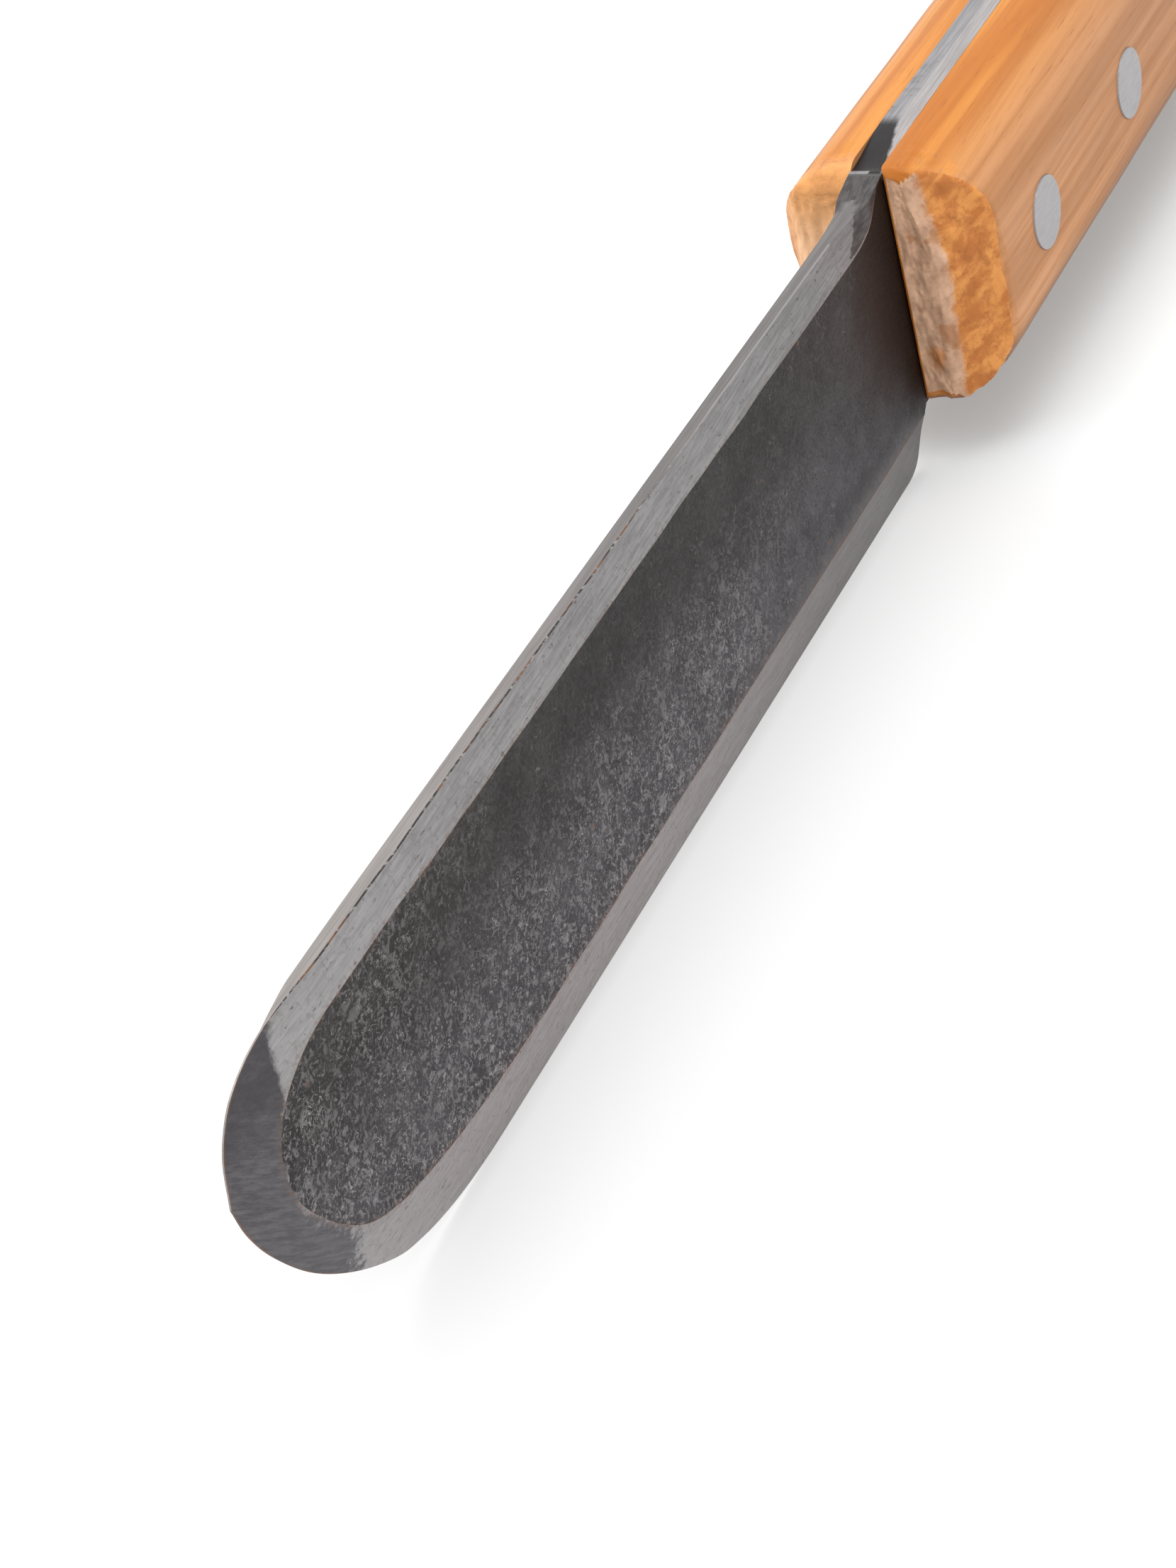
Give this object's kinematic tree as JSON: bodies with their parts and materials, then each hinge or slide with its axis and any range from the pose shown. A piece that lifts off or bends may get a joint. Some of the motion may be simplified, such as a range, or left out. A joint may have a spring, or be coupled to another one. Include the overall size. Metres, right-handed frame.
{
  "type": "whittling knife",
  "caption": "Fixed-blade wood carving knife with a round-nosed bevelled blade, full tang and pinned wooden handle scales.",
  "frame": {"origin": "centre of the overall box in X and Y, at the height of the cutting edge", "axes": "+X along the handle towards the butt, with the blade's nose at -X; +Z from the cutting edge up to the spine; +Y across the knife, from the left scale to the right scale"},
  "size_m": [0.216, 0.018, 0.0268],
  "materials": {
    "forged_steel": "dark forge scale on the flat sides, satin ground bevels",
    "handle_wood": "oiled, fine straight grain, satin",
    "pin_metal": "matte, sanded flush"
  },
  "bodies": {
    "root": {"blade": "forged_steel", "left_scale": "handle_wood", "right_scale": "handle_wood", "front_pin": "pin_metal", "middle_pin": "pin_metal", "rear_pin": "pin_metal"}
  },
  "joints": []
}
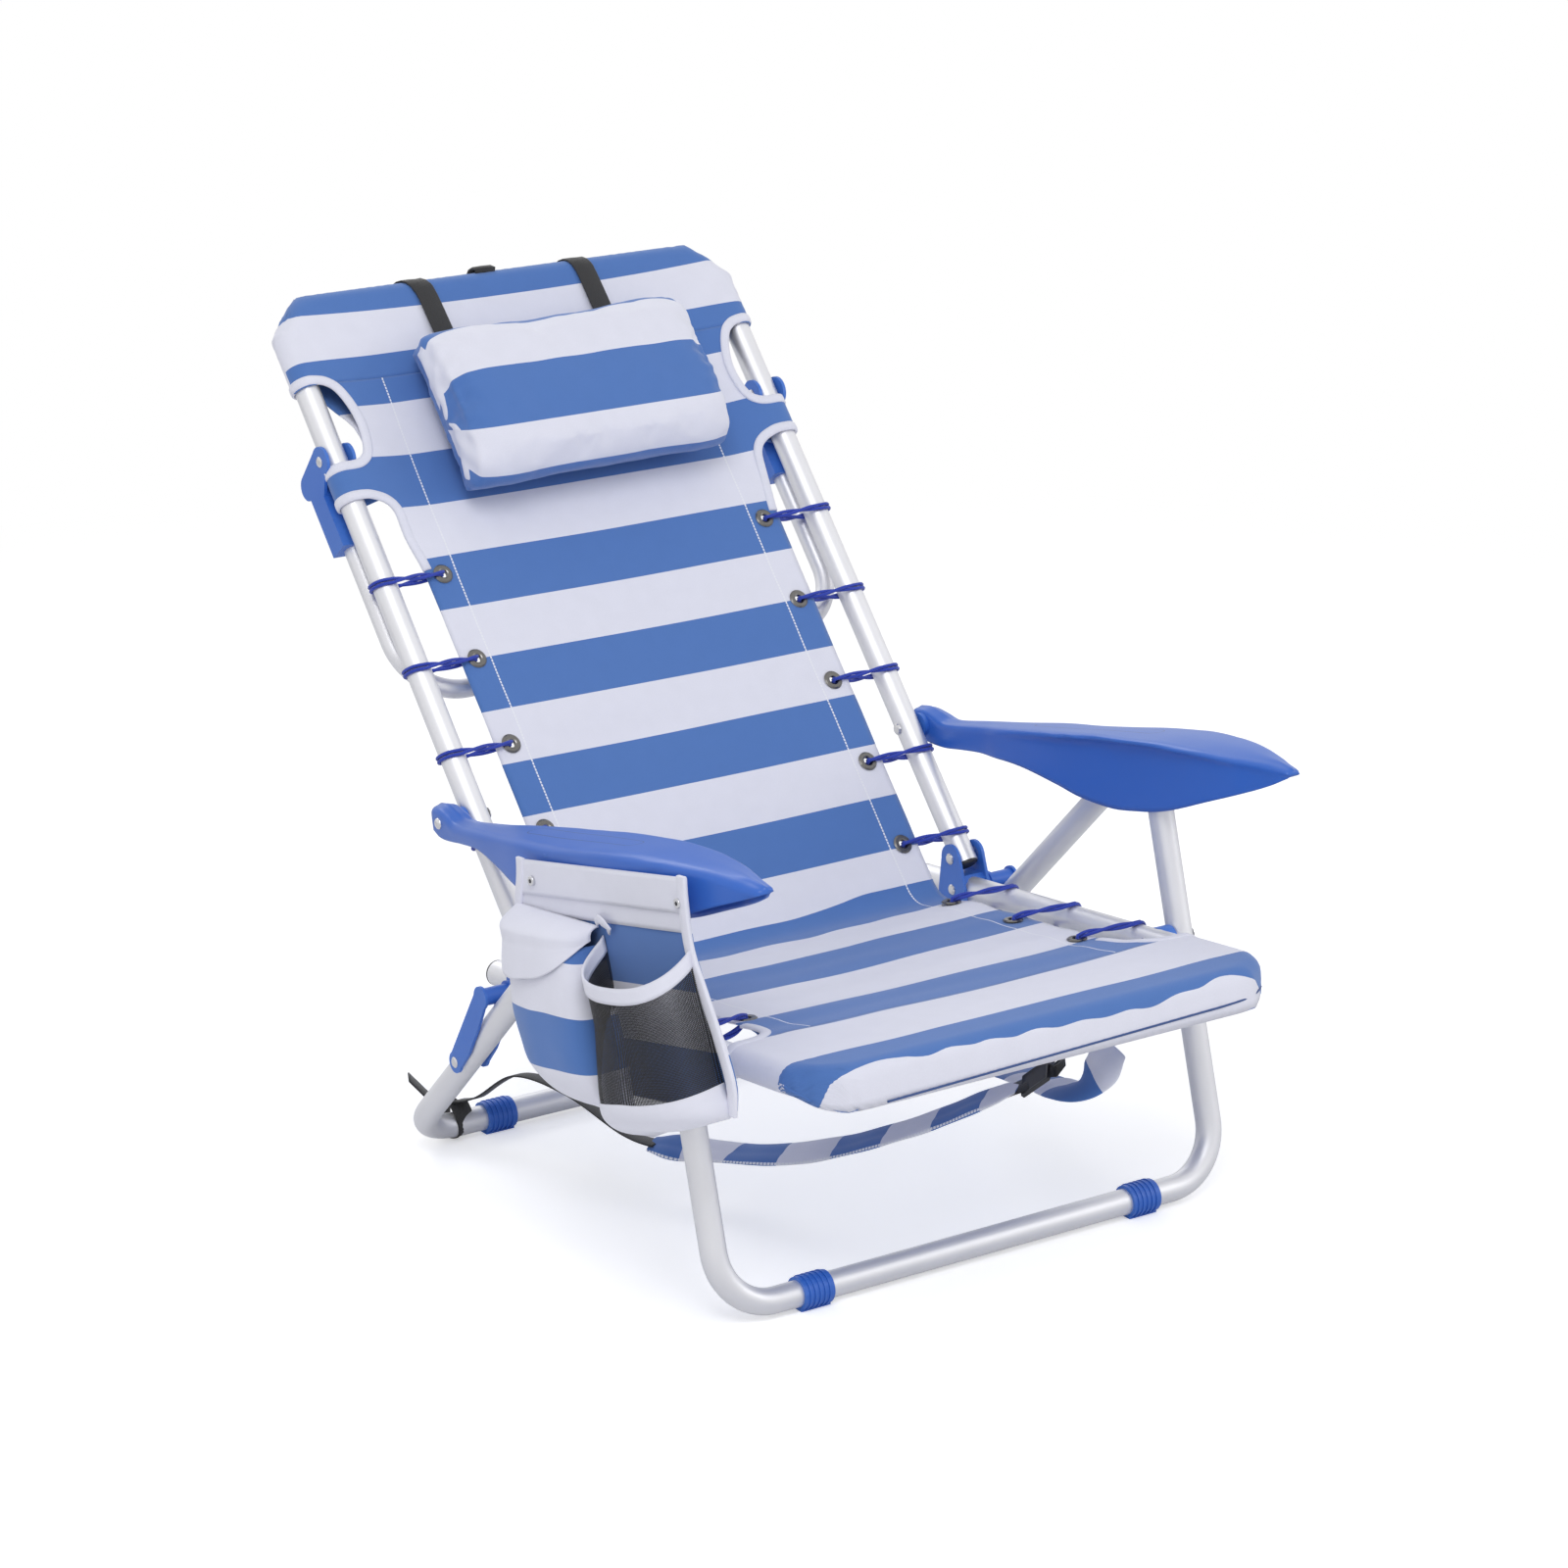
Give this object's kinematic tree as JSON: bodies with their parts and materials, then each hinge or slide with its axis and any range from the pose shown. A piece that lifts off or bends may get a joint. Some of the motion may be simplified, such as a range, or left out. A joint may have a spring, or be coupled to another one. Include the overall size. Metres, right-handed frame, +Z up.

* * * *

*What is expected:*
Give back all the records exactly as they stand.

*Answer to this task:*
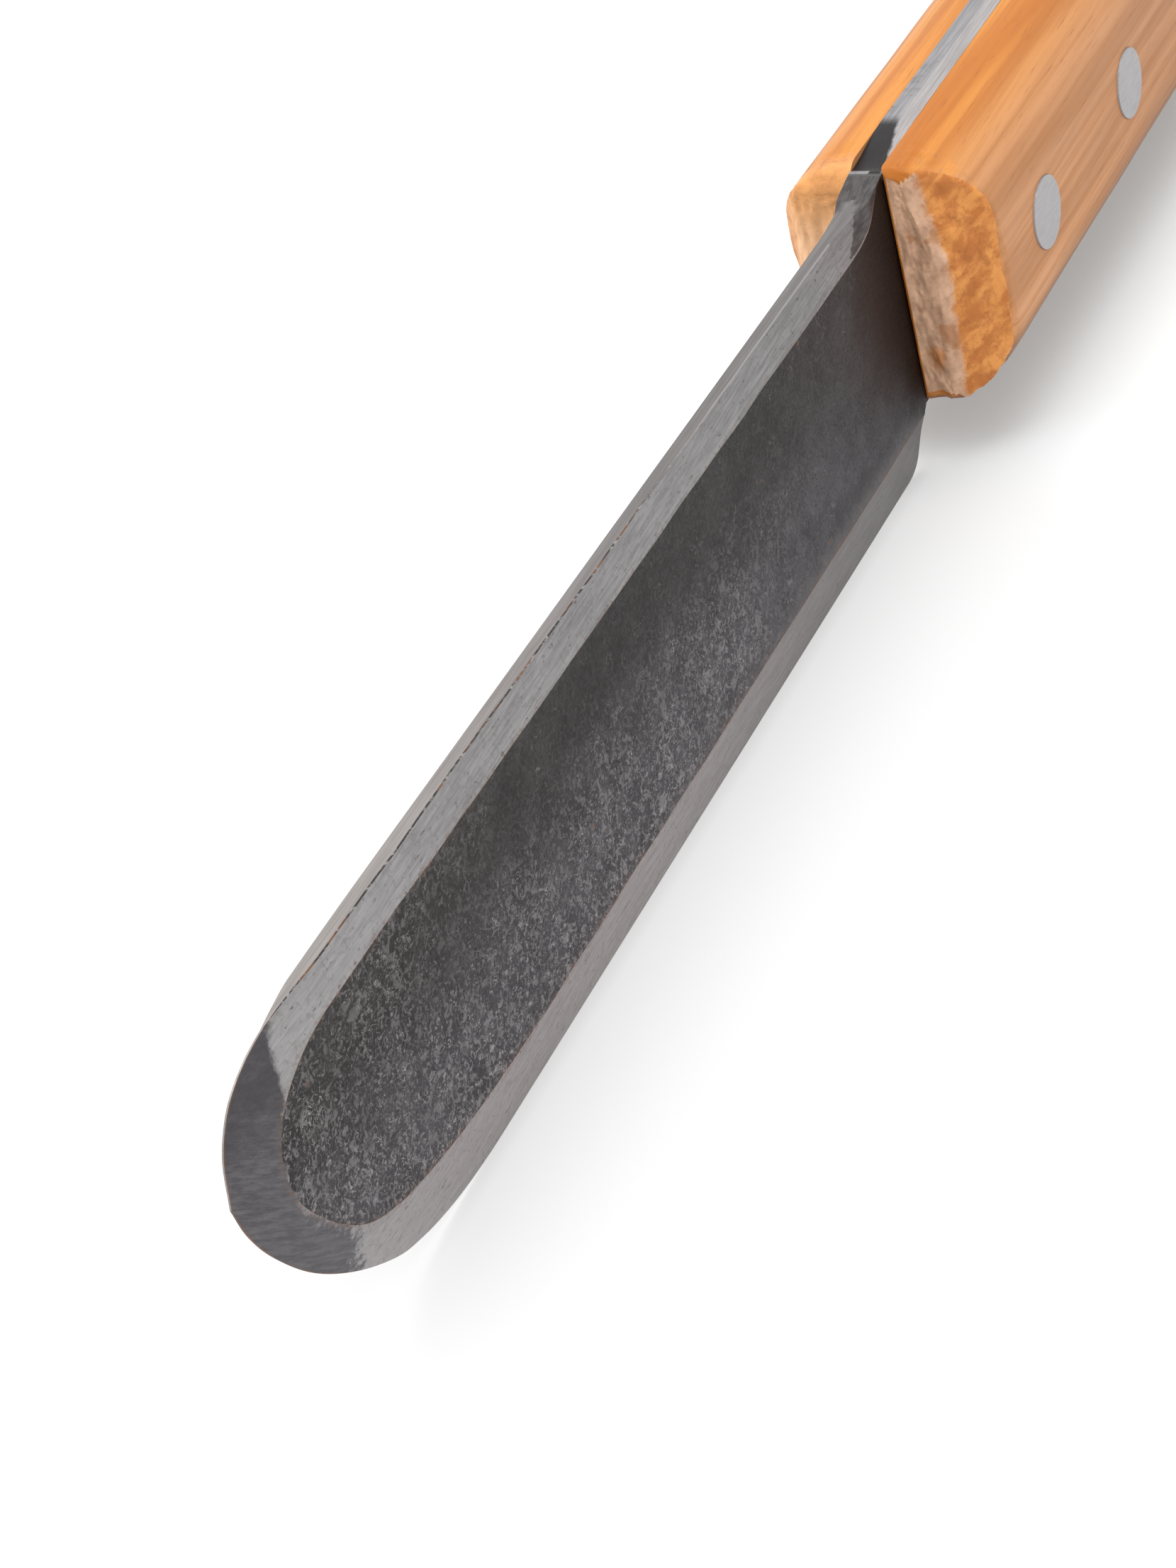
Give this object's kinematic tree as JSON: bodies with their parts and materials, then each hinge or slide with its axis and any range from the pose shown. A piece that lifts off or bends may get a joint. Some of the motion may be simplified, such as a range, or left out. A joint may have a spring, or be coupled to another one. Include the overall size. Metres, right-handed frame.
{
  "type": "whittling knife",
  "caption": "Fixed-blade wood carving knife with a round-nosed bevelled blade, full tang and pinned wooden handle scales.",
  "frame": {"origin": "centre of the overall box in X and Y, at the height of the cutting edge", "axes": "+X along the handle towards the butt, with the blade's nose at -X; +Z from the cutting edge up to the spine; +Y across the knife, from the left scale to the right scale"},
  "size_m": [0.216, 0.018, 0.0268],
  "materials": {
    "forged_steel": "dark forge scale on the flat sides, satin ground bevels",
    "handle_wood": "oiled, fine straight grain, satin",
    "pin_metal": "matte, sanded flush"
  },
  "bodies": {
    "root": {"blade": "forged_steel", "left_scale": "handle_wood", "right_scale": "handle_wood", "front_pin": "pin_metal", "middle_pin": "pin_metal", "rear_pin": "pin_metal"}
  },
  "joints": []
}
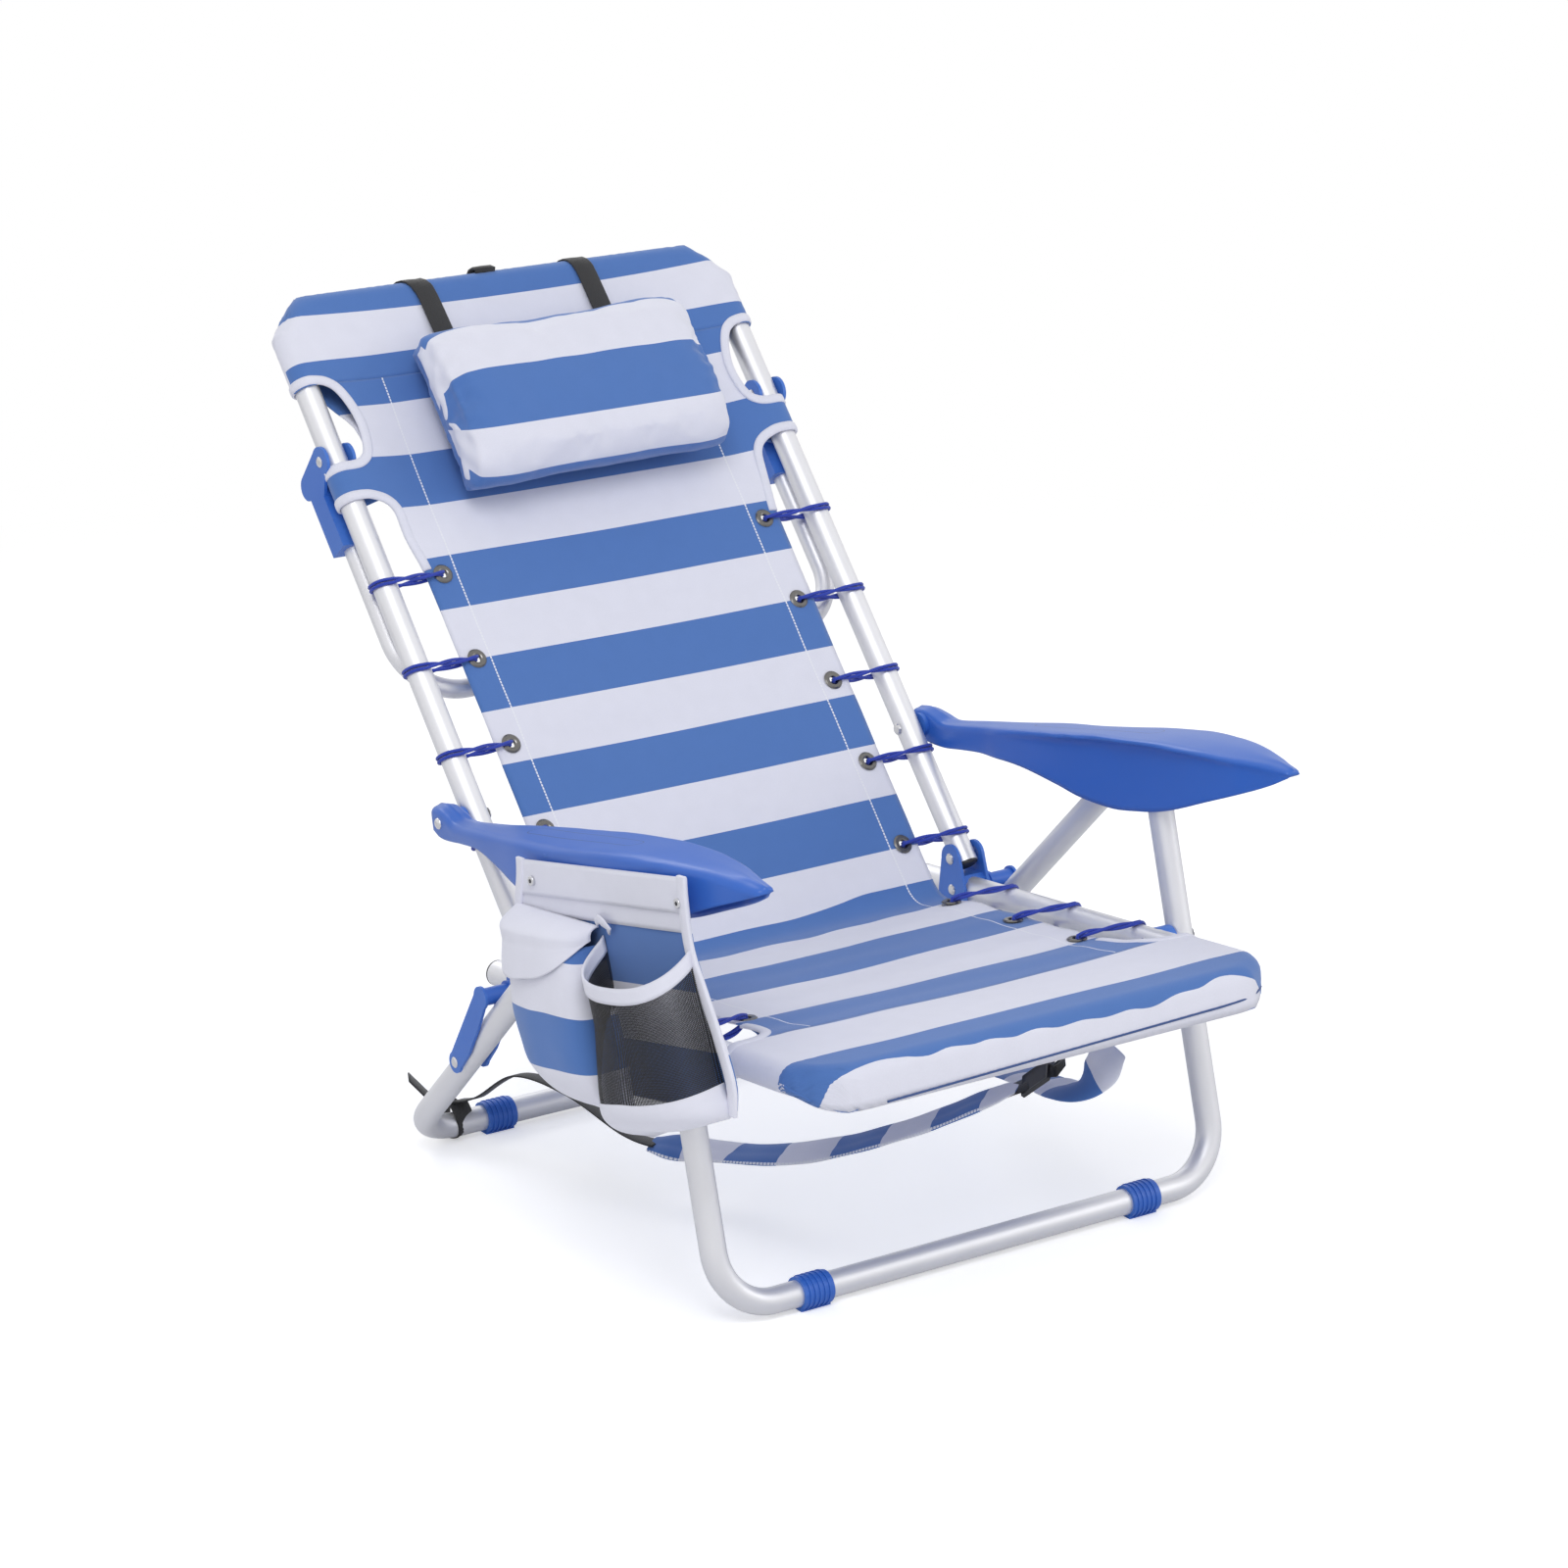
Give this object's kinematic tree as JSON: bodies with their parts and materials, then each hinge or slide with its axis and any range from the pose shown. A piece that lifts off or bends may get a joint. Some of the motion may be simplified, such as a range, or left out. A joint may have a spring, or be coupled to another one. Include the overall size. Metres, right-handed frame, +Z up.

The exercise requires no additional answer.